You can find other examples of people running FreeDOS. In 2017, trainspotters found a railway message system running FreeDOS. Perhaps my favorite is from a few years ago, when someone booted an original IBM PC 5150 using FreeDOS from a vinyl record.
To share my own example: I used to serve as campus CIO of a small university, and once a faculty member brought in some floppy disks with old research data on them. The data wasn’t stored in plain text files, rather as DOS application data. None of our modern systems would read the old data files, so we booted a spare PC with FreeDOS, downloaded a shareware DOS program that could read the application data, and exported the data to plain text.
These days, we find most people use FreeDOS to do a few things:
To play classic DOS games: You can play your favorite DOS games on FreeDOS. And there are a lot of great classic games to play: Wolfenstein 3D, Doom, Commander Keen, Rise of the Triad, Jill of the Jungle, Duke Nukem, and many others. We also include a bunch of cool open source DOS games in the FreeDOS distribution, such as Senet, Wings, and Block Drop.

To run legacy software: Need to recover data from an old business program? Or maybe you need to run a report from your old finance system? Just install your legacy software under FreeDOS, and you’ll be good to go. My favorite application is As-Easy-As, which I still run today.

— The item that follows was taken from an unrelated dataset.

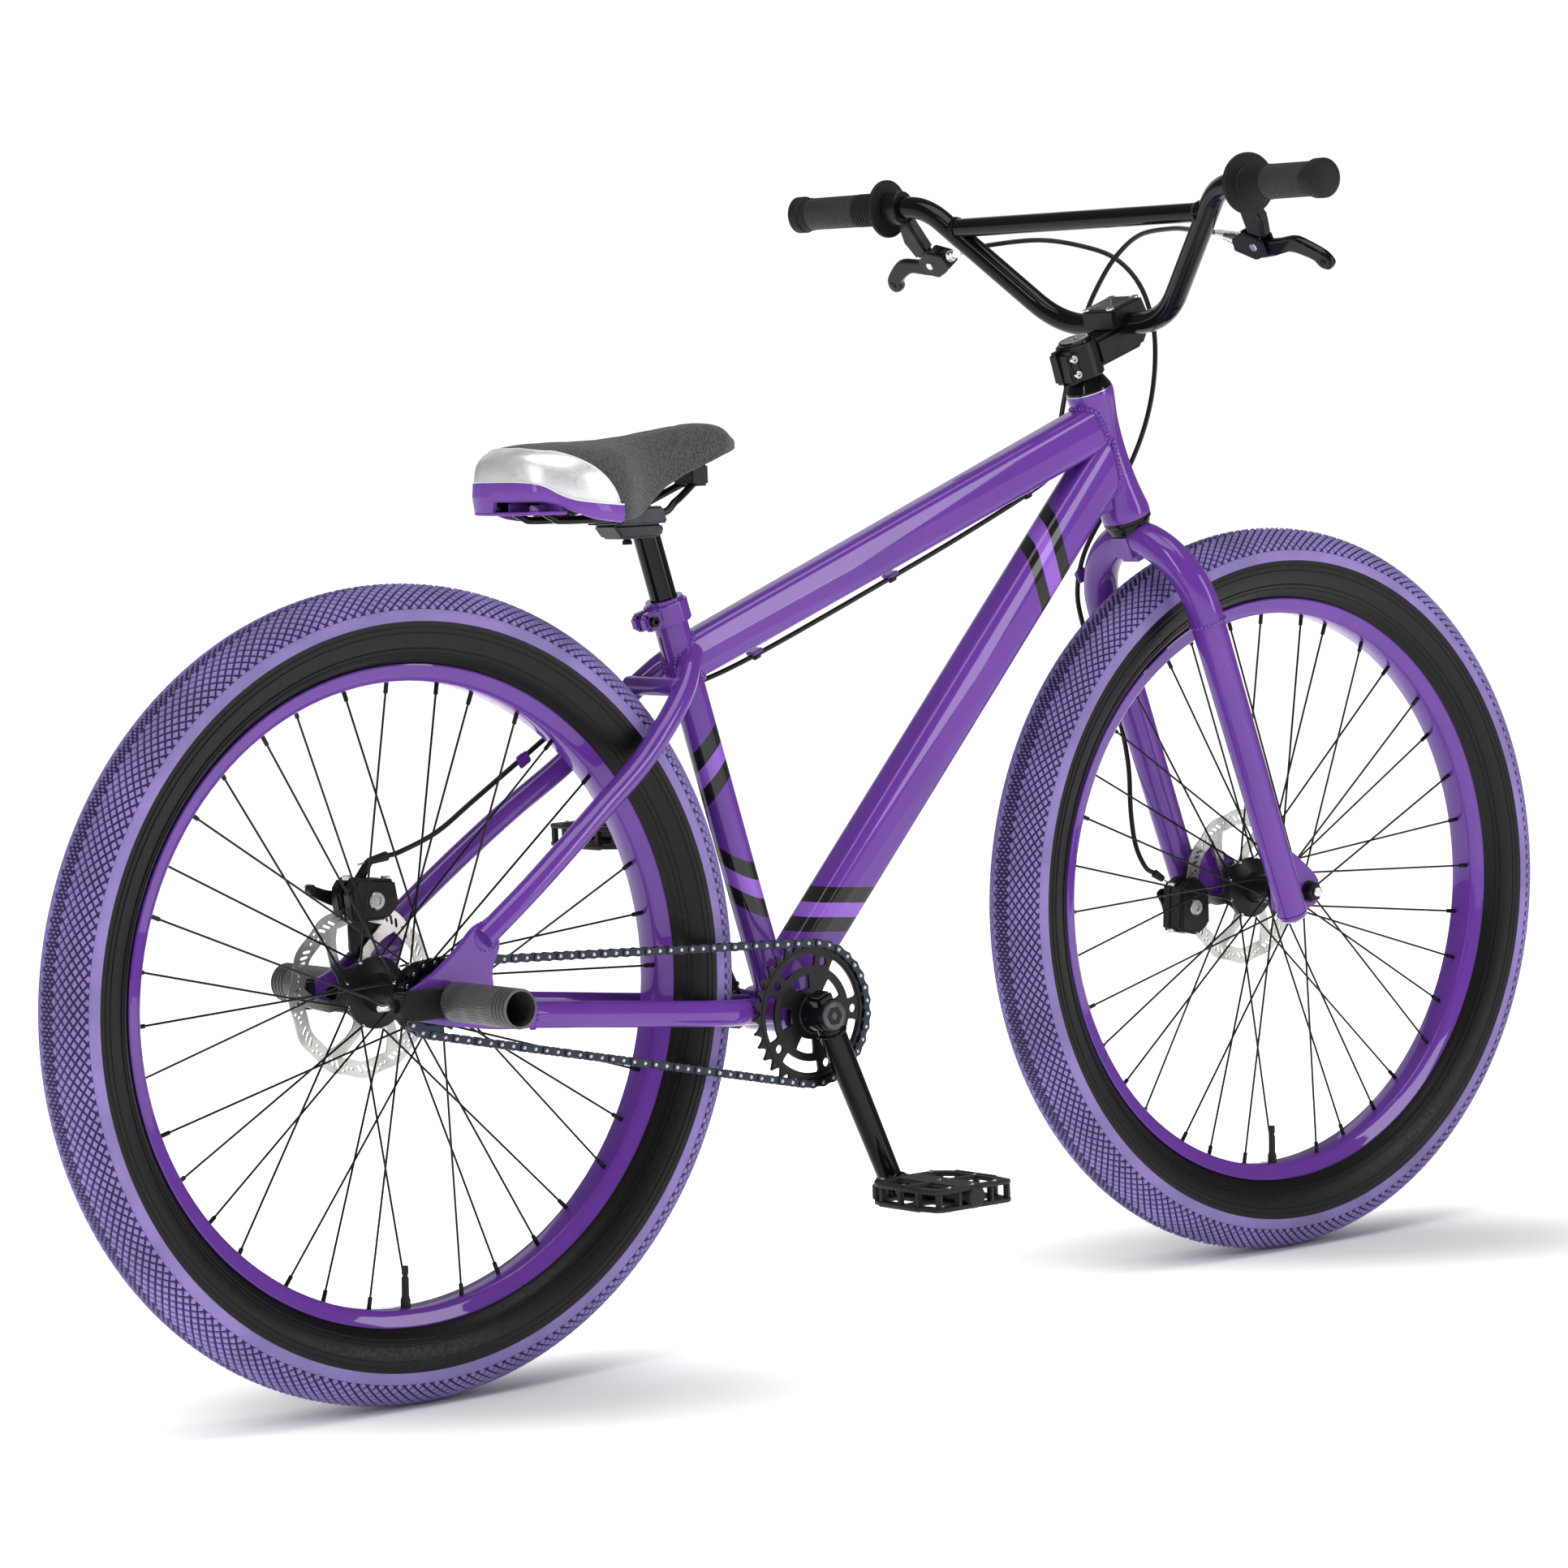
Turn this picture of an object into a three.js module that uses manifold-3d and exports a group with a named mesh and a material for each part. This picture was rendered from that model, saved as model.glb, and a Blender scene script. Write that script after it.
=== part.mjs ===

To write new DOS programs: What’s old is new again, and retrocomputing is a thing. We include lots of open source compilers, assemblers, debuggers, and editors so you can create your own DOS programs. We also share our source code under an open source license, so you can modify FreeDOS itself.

Today, FreeDOS celebrates its 32nd anniversary, from 1994 to 2026. Download the FreeDOS 1.4 distribution from the FreeDOS website and try it out. If you’d like to help test the latest versions of everything, download the monthly test release (currently T2606, which is the test release from June 2026) which has a more recent version of the kernel and other tools.